One of the more interesting scenes in the film involves a confrontation between Roy, a dieing replicant, and Dr.Tyrell, his creator. Roy approaches Tyrell with a question that is normally posed to a god; the desire to prolong his life, to evade death. The truth of that matter, the viewer soon learns, is that Tyrell, like all other humans, cannot help the replicants any more then he can help himself.
While Roy respects Tyrell he never treats his creator as a god. After realizing he has no more use for him, Roy kills Tyrell, which serves as a graphic reminder of Tyrell's weakness, his mortality(For a more through analysis of this scene ).
Examples of the human fear that sentient machines will strike out against their creators, who sinned in creating the machines in the first place, is not limited to American culture.
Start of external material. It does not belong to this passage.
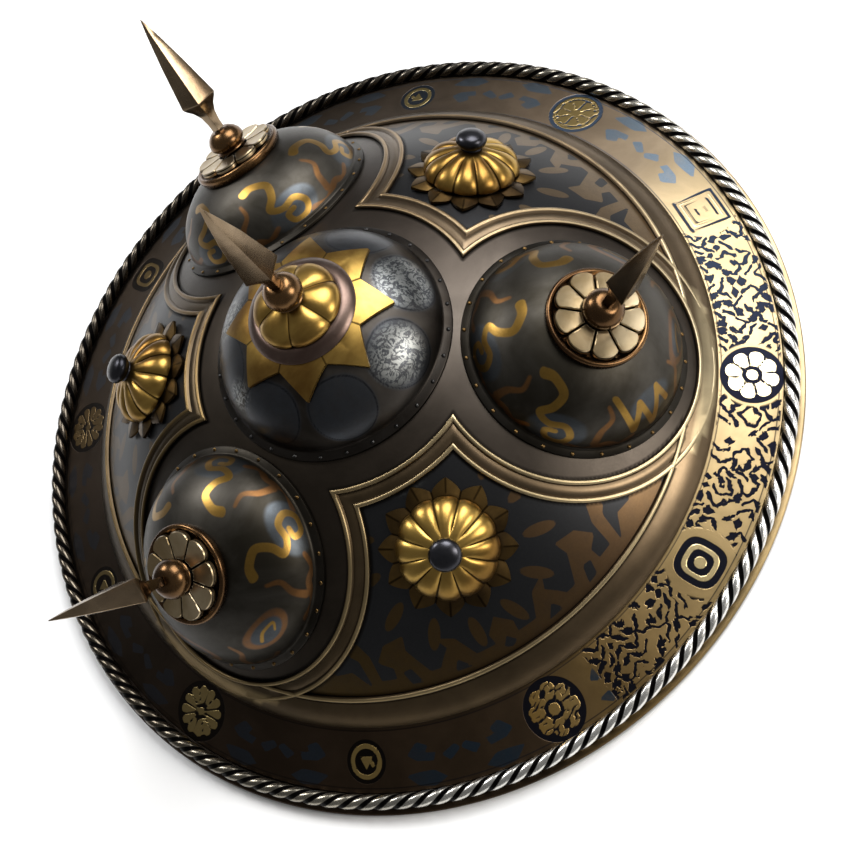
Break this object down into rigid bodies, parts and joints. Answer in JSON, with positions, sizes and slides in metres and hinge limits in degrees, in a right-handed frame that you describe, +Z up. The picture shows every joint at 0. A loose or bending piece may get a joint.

In fact Bubble Gum Crisis, a Japanese Anime series, mirrors Blade Runner in many aspects. There are small homages, such one of the protagonists is named Priss and more obvious parallels in the basic story story line. The boomers are androids who are being hunted by the police and again the humans have asserted control by also creating flawed androids. This time the androids rely on humans in a parasitic sense, feeding off their blood. While this ensures that the androids need humans to survive, it also results in the death of many humans. Ultimately the goals of both the replicants of Blade Runner and the boomers of Bubble Gum Crisis are the same, to escape the system the humans who have created to control them. In both cases both human and android are punished.
One of the most interesting explorations of control and sentient machines Gibson's Neuromancer trilogy. Originally the AI's in the trilogy were created by the Tessier-Ashpools clan to control their assets when the family was cryogenically frozen. Not only did the Ashpools create and attempt to control a sentient being, but they also attempted to gain some form or immortality through cloning. This ultimately ended in disaster, at least for the Ashpools. The AIs, Wintermute and Neuromancer, combined and became part of cyberspace, as the Ashpools suffered the affects of their hubris. In this case the created sentient being was so much more intelligent than the creator that the tables were essentially turned. There is no longer the question of whether the creator is a god in the machine's mind. Instead the reader is lead to question if the AIs, with their seemingly infanite intelligence and disturbing influence in the material world, are gods themselves. This is simply a restatement of an age old fear of technology. In a vain attempt to gain control our world through technology, technology ends up controlling us.